Cons of Teaching Adults
Less jobs/Less hours
If I had to guess, there is probably one adult teaching job for 10 to 20 children teaching positions. They can definitely be found if you are committed to teaching adults, but it can take awhile. At the same time, many adult teaching jobs provide less hours and many teachers end up working for 2 or 3 different schools (this can also happen with children’s teaching positions)
Let’s face it, life sometimes gets in the way of things and adult students can often be busy with work, life, kids, etc. and English classes are often the first thing to go when that happens. This means that you will have students that skip classes regularly. I taught one class with 8 students for a company once and during the course (several months long) there were never more than 5 students in any class and it wasn’t the same people each time.
Less stable schedule
Many adult teachers teach at least a portion of their classes as 1 on 1 lessons. These kinds of classes are the most likely to be canceled for the reasons listed above. Most schools will have a policy in place to handle this (i.e. students have to cancel 24 hours in advance, can cancel 2 times for free, etc.), but more often than not this means that you won’t get paid for the missed class. This isn’t that big of a problem, but if you are going to teach a lot of 1 on 1 classes you should definitely discuss this with your school.
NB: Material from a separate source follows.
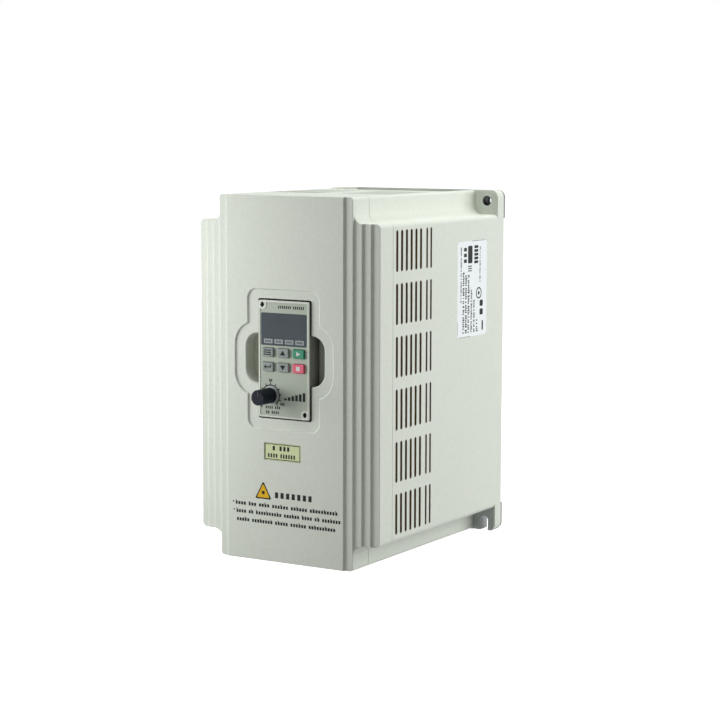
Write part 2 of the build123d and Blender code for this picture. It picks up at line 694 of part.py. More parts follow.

Another issue is that you may have to travel to companies to teach some lessons. This was never a problem for me and I enjoyed the experience, but it can eat into your time if you have to travel to a lot of places.
Harder to please
Fortunately I’ve had really good experiences teaching adults, but I do know some teachers who have had very demanding adult students. And if an adult student doesn’t like you then they may cancel classes or not register for a new session and tell the administration why, which can cause problems for you. However, if you come prepared and are a decent teacher then this is not likely to be an issue for you.